How to create a MySQL hierarchical recursive query?

Learn how to create a mysql hierarchical recursive query? with practical examples, diagrams, and best practices. Covers mysql, sql, hierarchical-data development techniques with visual explanations.

Mastering Hierarchical Data with MySQL Recursive CTEs

Hero image for How to create a MySQL hierarchical recursive query?

Explore how to effectively query hierarchical data structures in MySQL using recursive Common Table Expressions (CTEs), a powerful feature for managing parent-child relationships.

Hierarchical data, such as organizational charts, file systems, or threaded comments, is a common challenge in database management. Traditionally, querying this type of data in MySQL involved complex self-joins or application-level logic. However, with the introduction of Recursive Common Table Expressions (CTEs) in MySQL 8.0, handling hierarchical queries has become significantly more elegant and efficient. This article will guide you through the process of creating and utilizing recursive CTEs to navigate and retrieve data from hierarchical structures.

Understanding Hierarchical Data and Recursive CTEs

Hierarchical data is characterized by parent-child relationships, where each child can have only one parent, but a parent can have multiple children. A classic example is an employee table where each employee reports to a manager, who is also an employee. Recursive CTEs allow you to define a query that refers to itself, enabling the traversal of these relationships level by level until a base condition is met. This makes them ideal for tasks like finding all descendants of a node or tracing the ancestry of an item.

erDiagram
    EMPLOYEE ||--o{ EMPLOYEE : "reports to"
    EMPLOYEE {
        INT employee_id PK
        VARCHAR name
        INT manager_id FK
        VARCHAR position
    }

Entity-Relationship Diagram for a self-referencing Employee table

Setting Up Your Hierarchical Data

Before we dive into recursive queries, let's set up a sample table representing an organizational hierarchy. We'll create an employees table where each employee has an employee_id, a name, and a manager_id that points to their direct manager. The manager_id will be NULL for the top-level employee (e.g., the CEO).

CREATE TABLE employees (
    employee_id INT PRIMARY KEY,
    name VARCHAR(100) NOT NULL,
    manager_id INT,
    position VARCHAR(100),
    FOREIGN KEY (manager_id) REFERENCES employees(employee_id)
);

INSERT INTO employees (employee_id, name, manager_id, position) VALUES
(1, 'Alice', NULL, 'CEO'),
(2, 'Bob', 1, 'CTO'),
(3, 'Charlie', 1, 'CFO'),
(4, 'David', 2, 'Lead Developer'),
(5, 'Eve', 2, 'Lead QA'),
(6, 'Frank', 3, 'Accountant'),
(7, 'Grace', 4, 'Developer'),
(8, 'Heidi', 4, 'Developer');

SQL schema and sample data for the employees table

Constructing a Recursive CTE for Descendants

A recursive CTE consists of two main parts: an anchor member and a recursive member, connected by a UNION ALL operator. The anchor member establishes the base result set, and the recursive member repeatedly joins with the result of the previous iteration until no new rows are produced. Let's find all employees who report directly or indirectly to 'Alice' (employee_id = 1).

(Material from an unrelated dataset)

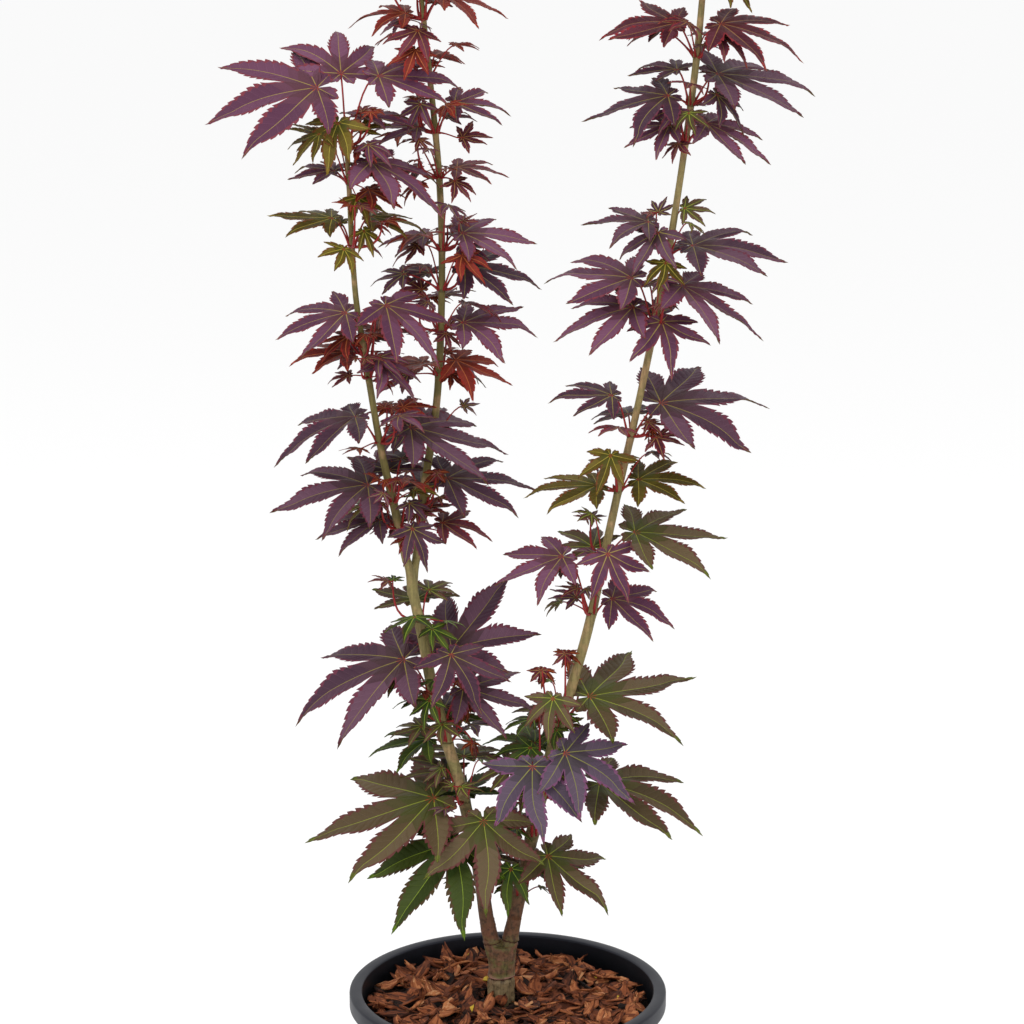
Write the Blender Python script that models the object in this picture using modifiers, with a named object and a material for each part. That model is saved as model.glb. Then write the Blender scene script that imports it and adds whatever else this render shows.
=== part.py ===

WITH RECURSIVE EmployeeHierarchy AS (
    -- Anchor member: Select the top-level employee (Alice)
    SELECT
        employee_id,
        name,
        manager_id,
        position,
        0 AS level
    FROM
        employees
    WHERE
        employee_id = 1

    UNION ALL

    -- Recursive member: Join with the CTE to find direct reports
    SELECT
        e.employee_id,
        e.name,
        e.manager_id,
        e.position,
        eh.level + 1 AS level
    FROM
        employees e
    INNER JOIN
        EmployeeHierarchy eh ON e.manager_id = eh.employee_id
)
SELECT
    employee_id,
    name,
    position,
    level
FROM
    EmployeeHierarchy
ORDER BY
    level, employee_id;

Recursive CTE to find all descendants of a specific employee

Tracing Ancestry with Recursive CTEs

Recursive CTEs can also be used to trace the path upwards, from a child node to its ultimate ancestor. This is useful for understanding the reporting chain for a specific employee. Let's find the entire management chain for 'Grace' (employee_id = 7).

WITH RECURSIVE EmployeeAncestry AS (
    -- Anchor member: Select the starting employee (Grace)
    SELECT
        employee_id,
        name,
        manager_id,
        position,
        0 AS level
    FROM
        employees
    WHERE
        employee_id = 7

    UNION ALL

    -- Recursive member: Join with the CTE to find the manager
    SELECT
        e.employee_id,
        e.name,
        e.manager_id,
        e.position,
        ea.level + 1 AS level
    FROM
        employees e
    INNER JOIN
        EmployeeAncestry ea ON e.employee_id = ea.manager_id
)
SELECT
    employee_id,
    name,
    position,
    level
FROM
    EmployeeAncestry
ORDER BY
    level DESC;

Recursive CTE to trace the ancestry of a specific employee